The episode recalls the environment of continuous learning that Zheng and her teammate, Director of Software Engineering Elijah Johnson, describe as imbued in the organization. According to the duo, who both joined Prove in 2020, a collaborative spirit and having ownership of their work are what allow engineers to move forward in their roles.
It’s a recipe that will be important as Prove — riding the momentum of last year’s $100 million fundraising round — looks to expand its reach beyond the core fields in which it’s seen success. In a July 2020 release announcing the organization’s rebrand (dropping its former name, Payfone), the company said it had supported 20 billion transactions the prior year.
To keep up with the volume of transactions and client demand, Johnson said that they need to ensure their technical foundation is sound.
“The industry is moving quickly. We can’t be reactive; we have to be proactive in our architecture,” Johnson said. “We have to be able to make something that if we end up getting ten sales next month, we can support that and that size of traffic.”
Built In Colorado connected with the technologists to learn about Prove’s engineering philosophy, the reward of tackling complex challenges and how company culture informs success.
How would you describe the engineering philosophy at Prove?
Zheng: We have a very entrepreneurial spirit. We like people taking the initiative to take on problems and solutions. We like our engineers to have passion for what we’re doing, and we allow for a lot of creativity and collaboration.
Johnson: Our leaders let our engineers engineer. We really want our engineers to be making a lot of these decisions and campaigning for their own solutions. I feel as if my team on our MFA platform has made a lot of crucial decisions that me and other leaders have discussed and talked about. Our engineers are experts on the technology. We want to trust them and give them autonomy.
What do you think is unique or notable about the engineering challenges that are specific to your team in your industry?
Zheng: If we were doing the same things repetitively, every single day, we would get kind of bored. The challenges that we face are different on a day-to-day basis. It’s really interesting to work alongside all the other engineers because they’ll come up with solutions that you’ve never even thought of. You get to view the code that they’ve written, which is always really clean.
Johnson: Our MFA platform is one that is decent in age and can support older technologies. Blending that, and having an architecture that can support new, innovative technologies and new libraries, with also old legacy code, is something that can be really tough. To provide that full suite of products that we offer our customers, our engineers and team leads have to really think through how we can design this new application in a way that’s going to play nice with our other applications — because offering that full product suite is definitely one of our priorities.

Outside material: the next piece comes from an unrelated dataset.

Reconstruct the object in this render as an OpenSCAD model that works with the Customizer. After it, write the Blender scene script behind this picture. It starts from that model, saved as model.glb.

Secondly, there is a level of customer service that we hold ourselves to. I’ve personally never been as involved in, or as knowledgeable about, the needs of our customers, which I think is really cool. From an engineering side, we’re not just hearing from product — we’re on call with clients. Engineers get a glimpse into the needs of customers. It provides a really cool, unique and different challenge of supporting the product.

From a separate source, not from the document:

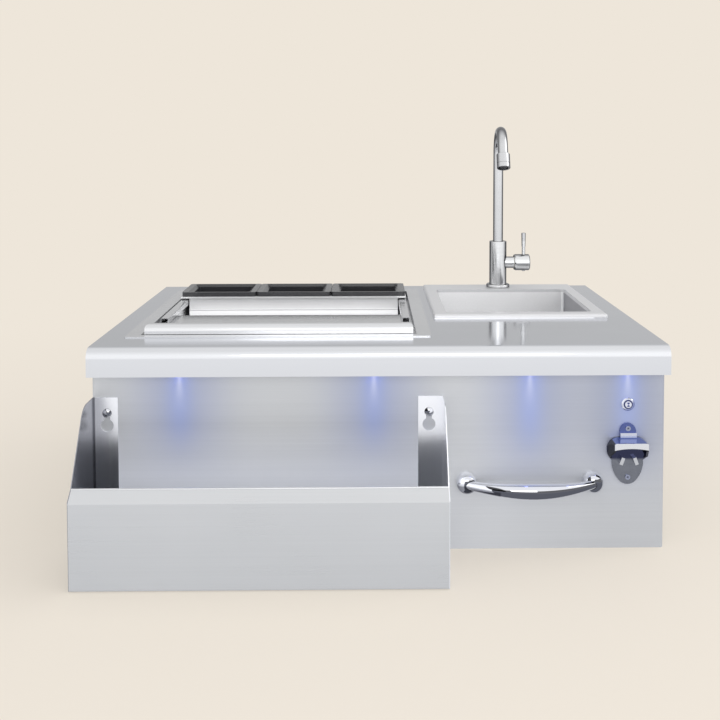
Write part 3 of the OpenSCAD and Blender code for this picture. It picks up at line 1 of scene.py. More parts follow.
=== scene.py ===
import bpy
import math
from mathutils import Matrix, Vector


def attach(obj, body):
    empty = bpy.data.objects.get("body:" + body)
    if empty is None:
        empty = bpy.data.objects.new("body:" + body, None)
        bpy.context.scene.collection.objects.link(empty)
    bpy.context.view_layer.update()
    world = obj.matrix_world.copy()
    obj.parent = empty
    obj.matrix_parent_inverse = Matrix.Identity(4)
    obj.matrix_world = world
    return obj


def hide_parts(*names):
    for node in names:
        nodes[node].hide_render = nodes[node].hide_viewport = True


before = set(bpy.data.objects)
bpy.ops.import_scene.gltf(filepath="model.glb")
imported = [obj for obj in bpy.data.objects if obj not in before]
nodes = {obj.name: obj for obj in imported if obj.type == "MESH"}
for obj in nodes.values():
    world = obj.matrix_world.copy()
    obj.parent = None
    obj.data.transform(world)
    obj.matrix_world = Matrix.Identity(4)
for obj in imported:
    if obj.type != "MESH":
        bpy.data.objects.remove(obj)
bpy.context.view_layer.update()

# Case shell: side and back panels of 1.2 mm stainless sheet, brushed along their length, a plain
# bottom panel and a channel brace under the deck. They are folded on a press brake and screwed
# together from outside.


def add_node(tree, kind, x, y, inputs=None, **settings):
    """A node with its settings, and its inputs as plain values or as other nodes' outputs."""
    made = tree.nodes.new(kind)
    made.location = (x, y)
    for name, setting in settings.items():
        setattr(made, name, setting)
    for name, value in (inputs or {}).items():
        if isinstance(value, bpy.types.NodeSocket):
            tree.links.new(value, made.inputs[name])
        else:
            made.inputs[name].default_value = value
    return made


def new_material(name, metallic):
    made = bpy.data.materials.new(name)
    made.use_nodes = True
    tree = made.node_tree
    tree.nodes.clear()
    shader = add_node(tree, "ShaderNodeBsdfPrincipled", 200, 0, {"Metallic": metallic, "IOR": 1.5})
    add_node(tree, "ShaderNodeOutputMaterial", 500, 0, {"Surface": shader.outputs["BSDF"]})
    return made, tree, shader


def surface(tree, shader, colour, roughness, relief):
    """Plug the three things that vary over a piece into its shader."""
    tree.links.new(colour, shader.inputs["Base Color"])
    tree.links.new(roughness, shader.inputs["Roughness"])
    tree.links.new(relief.outputs["Normal"], shader.inputs["Normal"])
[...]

Our engineers are experts on the technology. We want to trust them and give them autonomy.”
How would you say Prove defines or characterizes innovation?

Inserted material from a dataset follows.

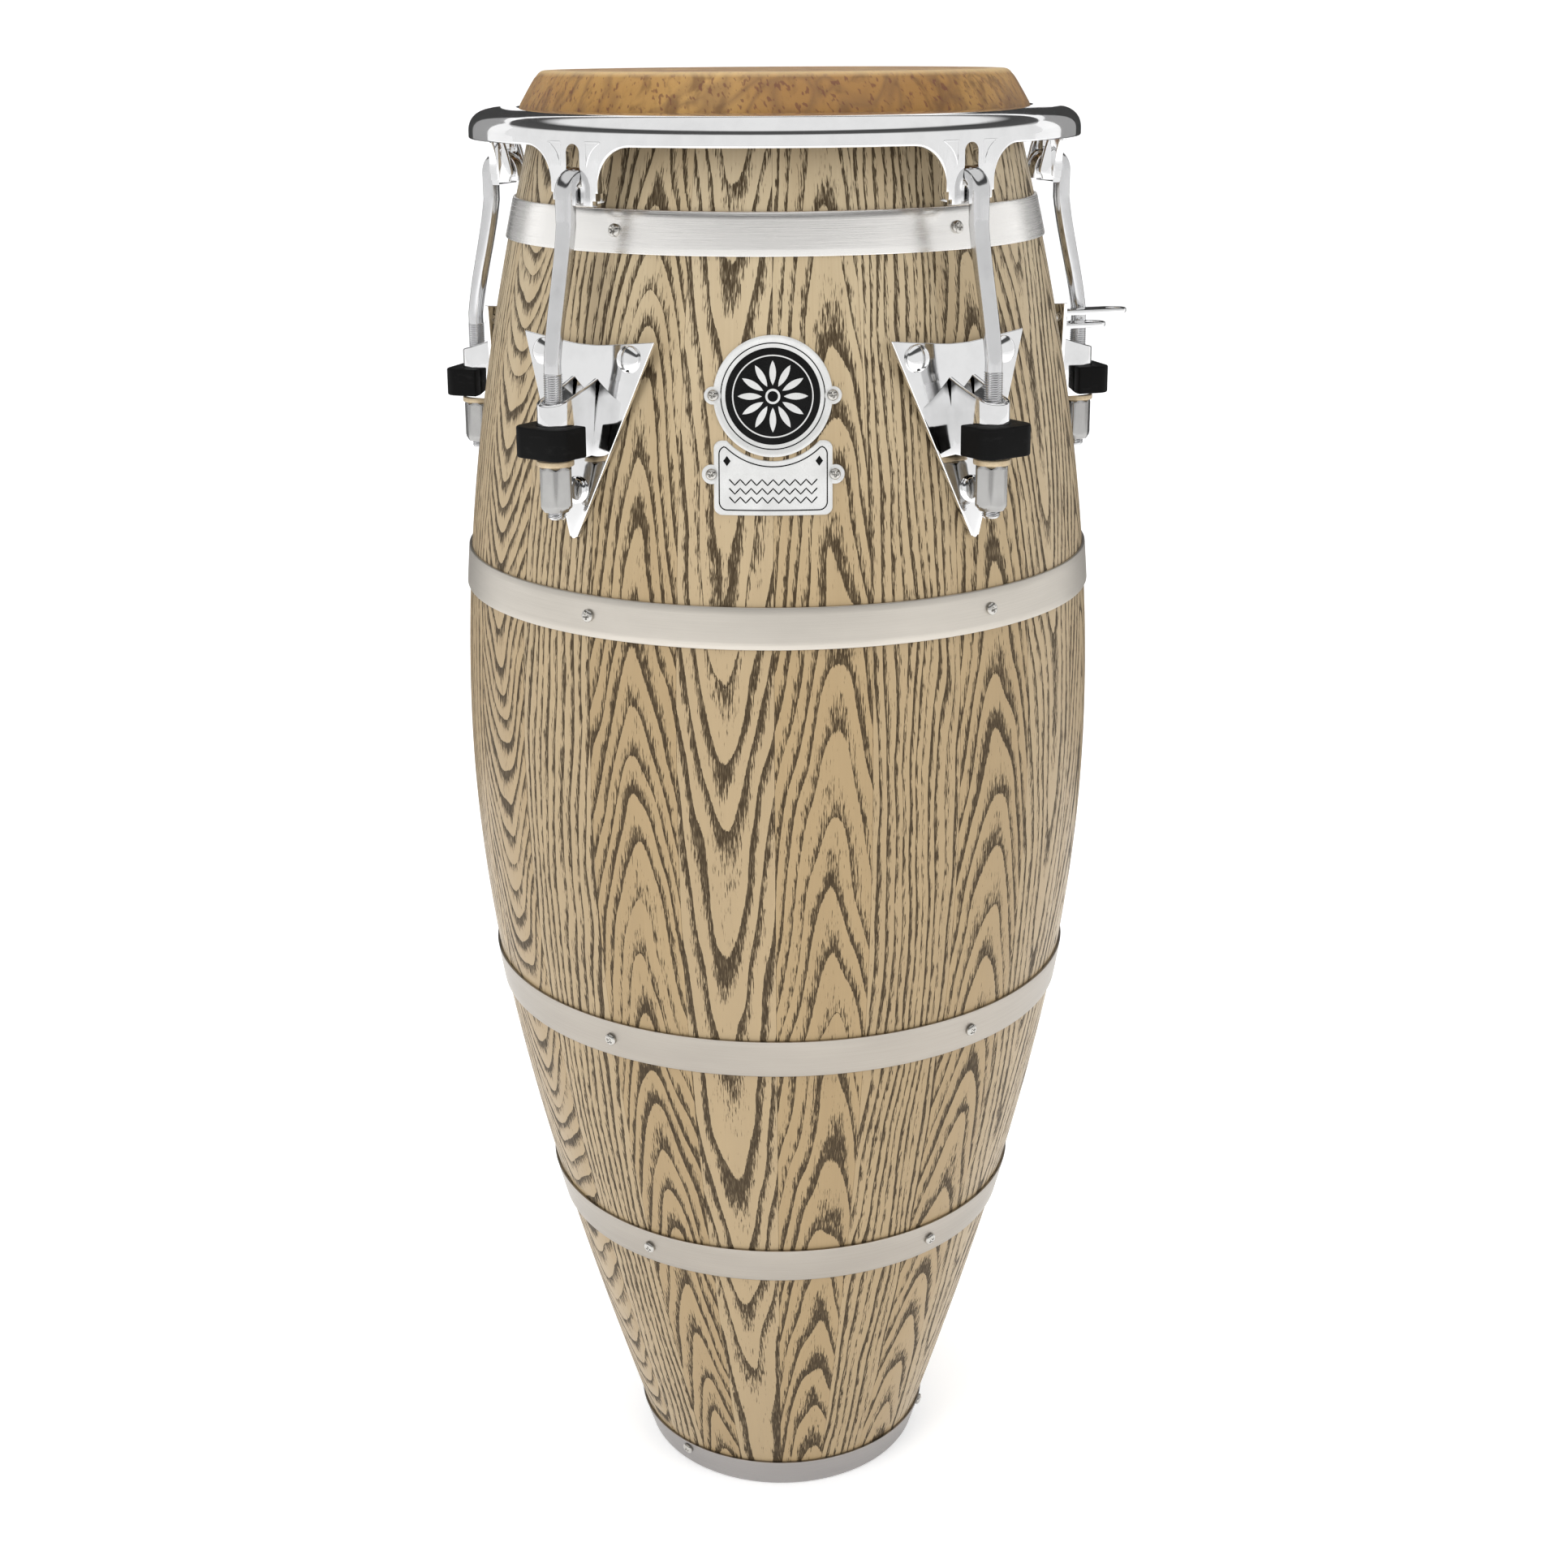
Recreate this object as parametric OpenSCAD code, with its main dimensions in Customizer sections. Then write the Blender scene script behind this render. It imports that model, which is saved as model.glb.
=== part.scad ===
// Stave-built tapered hand drum on a metal foot ring, with a skin head pulled down by a rim,
// five tuning hooks and five nuts under folded side-plate brackets.
// Millimetres, +Z up. The origin is on the drum's axis, on the floor.

/* [Shell] */
// Height of the drum, floor to playing surface
drum_h = 762; // [755:1:769]
// Outer radius of the wood at its widest
belly_r = 163.6; // [161:0.1:166]
// Height of the widest point above the floor
belly_z = 435; // [425:1:445]
// Slope that the lower taper tends to
lower_slope = 0.407; // [0.39:0.001:0.42]
// Distance over which the lower taper bends into the belly
lower_bend = 319; // [300:1:340]
// Slope that the upper taper tends to
upper_slope = 0.475; // [0.46:0.001:0.49]
// Distance over which the upper taper bends into the belly
upper_bend = 480; // [460:5:500]
// Thickness of the wood
wood_t = 11; // [9:0.5:13]
// Number of staves
staves = 22; // [18:1:26]
// Width of the glue seam between two staves, in degrees
seam_angle = 0.05; // [0.04:0.01:0.2]

/* [Bands] */
// Height of each steel band, top edge to bottom edge
band_h = 20; // [16:0.5:24]
// Thickness of the bands and of the foot ring
band_t = 1.4; // [1:0.1:2]
// Middle of the neck band above the floor
neck_z = 691; // [685:1:693]
// Middle of the belly band above the floor
belly_band_z = 514; // [500:1:525]
// Middle of the lower band above the floor
lower_z = 294.5; // [280:0.5:310]
// Middle of the base band above the floor
base_z = 165; // [155:1:175]
// Height of the foot ring
foot_h = 17.5; // [15:0.5:22]
// Width of the foot ring's turned-in lip
foot_lip = 9; // [6:0.5:11]
// Radius of a band screw's head
screw_r = 3.1; // [2.5:0.1:3.5]
// Turn of the band screws away from the lugs, in degrees
screw_turn = 3.3; // [0:0.1:12]

/* [Head] */
// Thickness of the skin
skin_t = 1.4; // [1:0.1:1.6]
// Radius where the flat of the head starts to round over
flat_r = 113.5; // [111:0.5:114]
// Radius of the skin's collar where it disappears under the rim
collar_r = 127.6; // [127:0.1:128]
// Middle radius of the hoop that the skin is tucked round
hoop_r = 132.6; // [132:0.1:133]
// Radius of that hoop's section, tucked skin included
hoop_section_r = 3.5; // [3:0.1:3.6]

/* [Rim] */
// Outer radius of the rim
rim_r = 153.4; // [153:0.1:154]
// Height of the rim's lower edge above the floor
rim_low_z = 729.7; // [729:0.1:730]
// Height of the rim's top edge above the floor
rim_top_z = 744.4; // [744:0.1:745]
// Thickness of the rim's metal
rim_t = 3.8; // [3.6:0.1:4]
// Depth of an ear below the rim's lower edge
ear_drop = 26.7; // [26:0.1:27.5]
// Radius of the arch between an ear and the rim
arch_r = 17; // [16:0.5:18]
// Half the width of an ear at its narrow lower end
ear_half_w = 11; // [10.5:0.1:12]
// Width of an ear's slot
slot_w = 9.6; // [9.2:0.1:10]

/* [Tuning] */
// Width of a hook's forged bar
forged_w = 7.8; // [7.6:0.1:7.9]
// Outer diameter of the thread
thread_d = 8.8; // [8.6:0.1:8.9]
// Radial clearance between thread and nut
thread_gap = 0.05; // [0.03:0.01:0.08]
// Radius from the drum's axis to a hook's upper shank
shank_r = 159; // [158.8:0.1:159.4]
// Radius from the drum's axis to a hook's thread
thread_r = 171; // [170.6:0.1:171.2]
// Middle radius of a hook's bend
bend_r = 7.5; // [7.4:0.1:7.6]
// Width of a tuning nut across its flats
nut_af = 14.6; // [14:0.1:15]
// Height of a tuning nut
nut_h = 21.5; // [18:0.5:22]

/* [Side plates] */
// Half the width of a side plate along its top edge
plate_half_w = 39.5; // [37:0.5:41]
// Height of a side plate's upper corners above the floor
plate_top_z = 643; // [641:0.5:645]
// Height of a side plate's lower tip above the floor
plate_tip_z = 549.5; // [545:0.5:552]
// Thickness of a side plate
plate_t = 2.2; // [1.8:0.1:2.4]
// Outer half width of the folded bracket
bracket_half_w = 8.2; // [8:0.1:8.6]
// Radius from the drum's axis to the bracket's outer face
bracket_r = 178.6; // [178.4:0.1:179.2]
// Height of the bracket's underside above the floor
bracket_low_z = 589; // [588:0.5:590]
// Half the width of a rubber bumper
bumper_half_w = 14.8; // [14:0.1:16]
// Radius from the drum's axis to a bumper's outer face
bumper_r = 185; // [184:0.1:186]
// Height of a bumper
bumper_h = 14.4; // [12:0.1:15]

/* [Badges] */
// Radius of the round badge
badge_r = 27.2; // [24:0.1:28]
// Height of the round badge's middle above the floor
badge_z = 619.5; // [618:0.5:622]
// Thickness of both badges
badge_t = 1; // [0.8:0.1:1.4]

/* [Hidden] */
$fn = 96;
lugs = 5;
lug_pitch = 360 / lugs;
gap = 0.1;

// Places along the height
wood_low_z = 1.6;
wood_top_z = drum_h - skin_t - 0.3;
edge_z = drum_h - 5.5;
collar_z = rim_top_z + 1.8;
hoop_z = rim_top_z - 8.6;
ear_low_z = rim_low_z - ear_drop;
crossbar_z = rim_low_z - 18.1;
bend_z = crossbar_z - 2.6;
hook_low_z = 561;
thread_top_z = 629;
lean_low_z = 634;
lean_high_z = 695;
washer_t = 2.7;
washer_z = bracket_low_z - washer_t;
nut_z = washer_z - nut_h;
bumper_z = bracket_low_z + 1.8;
bolt_z = 634.3;
low_bolt_z = 572.2;
bolt_side = 26;
bolt_head_r = 6.4;
bolt_r = 3.1;
// Each bolt: sideways place, height, and how deep its nut sits behind the plate
bolt_places = [[bolt_side, bolt_z, 17.7], [-bolt_side, bolt_z, 17.7], [0, low_bolt_z, 13.6]];
plate_mid_z = 596;
bumper_back_r = 165.6;
wall = 2.4;

// Outer radius of the wood at height z: straight tapers bent round the belly
function taper(z, slope, bend) = slope * (sqrt(bend * bend + pow(z - belly_z, 2)) - bend);
function shell_r(z) =
    belly_r - (z < belly_z ? taper(z, lower_slope, lower_bend) : taper(z, upper_slope, upper_bend));

// Lean of the wood from the vertical at height z, in degrees
function lean(z) = atan((shell_r(z - 1) - shell_r(z + 1)) / 2);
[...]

Zheng: We give our engineers a lot of free range to do things. You can use new technologies; you can go to conferences to learn more about newer technologies in order to innovate. We’re trying to provide a product that proves to our clients that who we’re trying to verify is who they say they are. We use something like a trust score. To do that, we have to always innovate and make sure that we’re properly identifying users. Our data science team will take a lot of data to provide to us with a trust score that we can use.
Johnson: I think how it’s manifested is through really strong collaboration across sales, data science and engineering, which gives us a lot of insight into the needs of our customers to create brand-new solutions that are really industry-leading.
Prove's Tech Stack
- Frameworks include Spring, AngularJS and Luigi. Databases include Redis and MySQL.
How do you scale your engineering work while still encouraging innovation?
Zheng: We do a lot of prep work before we actually dive into working. The way we innovate is by allowing our engineers the ability to continuously learn. We have access to lots of different resources, such as Pluralsight, attending conferences, having one-on-one meetings with other engineers and picking each others’ brains.
Johnson: Both are things that take time, consideration and planning. Technology changes so quickly, and the needs change so quickly that, as we're planning and really designing our applications and our services, we’re planning to the best-projected scale that we see as the lifespan of this application.
I think Prove does a really good job prioritizing the refactoring of old and legacy code. At a lot of companies, you get to the point where the product roadmap is just so long, and there’s pressure from the product team to move on something. But the product team here really values updating our applications. If our engineers see an application getting stretched, they have the autonomy to vocalize updating the application as a priority. That allows us to both be innovative, change where we need to and be very dynamic with new demands as far as traffic or what have you.
Lastly, in your opinion, what makes Prove an exciting place for engineering?
Zheng: The people we work with are some of the most amazing and talented people. They’re always innovating and continuously challenging us in every way. I don’t think I’ve ever worked with people like this in my career. It’s always so nice to learn something new.
Johnson: There are the challenges of being in the midst of growth, planning for scale, planning for innovation and supporting both our current clients and older technology. The challenges are unlike any that I’ve been at. Every day brings a brand new challenge that really forces you to stay engaged in your work.